Juste après le pogrom perpétré par le Hamas du 7 octobre, durant lequel
3 000 terroristes ont assassiné près de 1 200 personnes dans le sud d’Israël et en ont enlevé 251, Yehie raconte qu’il s’est rendu à son travail comme jardinier dans le quartier de Shavei Zion. Un bénévole qui gardait la porte d’entrée « m’a regardé avec intensité », jusqu’à ce qu’il explique qui il était.
Yehie a dit que par la suite l’homme s’est excusé et que depuis il lui envoie des messages WhatsApp à l’occasion des fêtes.
École ou pas école ?
Eeman Nasra raconte que la première question que pose l’un de ses neveux chaque matin est de savoir s’il y a école ou non.
« Les neuf derniers mois ont été très durs pour nos âmes », explique-t-elle.
Lorsque l’attaque a eu lieu mardi, elle était avec sa petite-nièce âgée d’un an.

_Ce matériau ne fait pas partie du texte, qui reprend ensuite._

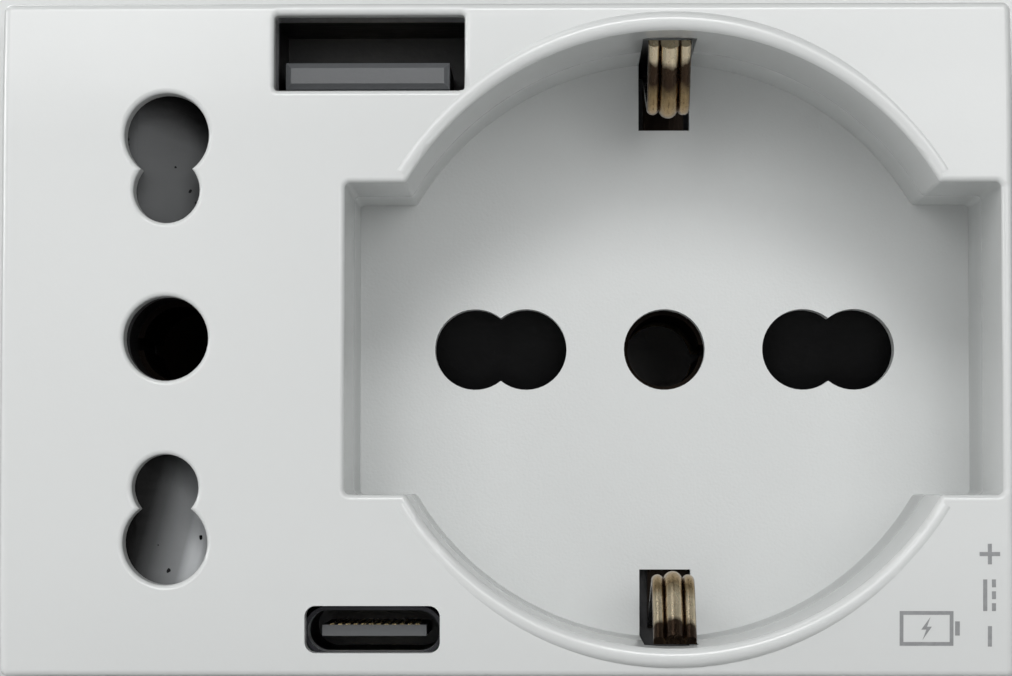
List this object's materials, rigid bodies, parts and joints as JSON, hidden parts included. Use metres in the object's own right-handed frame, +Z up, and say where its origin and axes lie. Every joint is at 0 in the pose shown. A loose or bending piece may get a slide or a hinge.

« Elle a pleuré et j’ai pleuré », a confié Nasra.
Après ses courses, elle est restée près de l’abri anti-bombe nouvellement installé et a dit « être heureuse pour les gens de cette rue ».
Le premier abri anti-bombe sera placé près de la Kupat Holim, la clinique locale. Les quatre autres seront placés dans d’autres rues.
« J’espère que nous nous en sortirons », a-t-elle ajouté.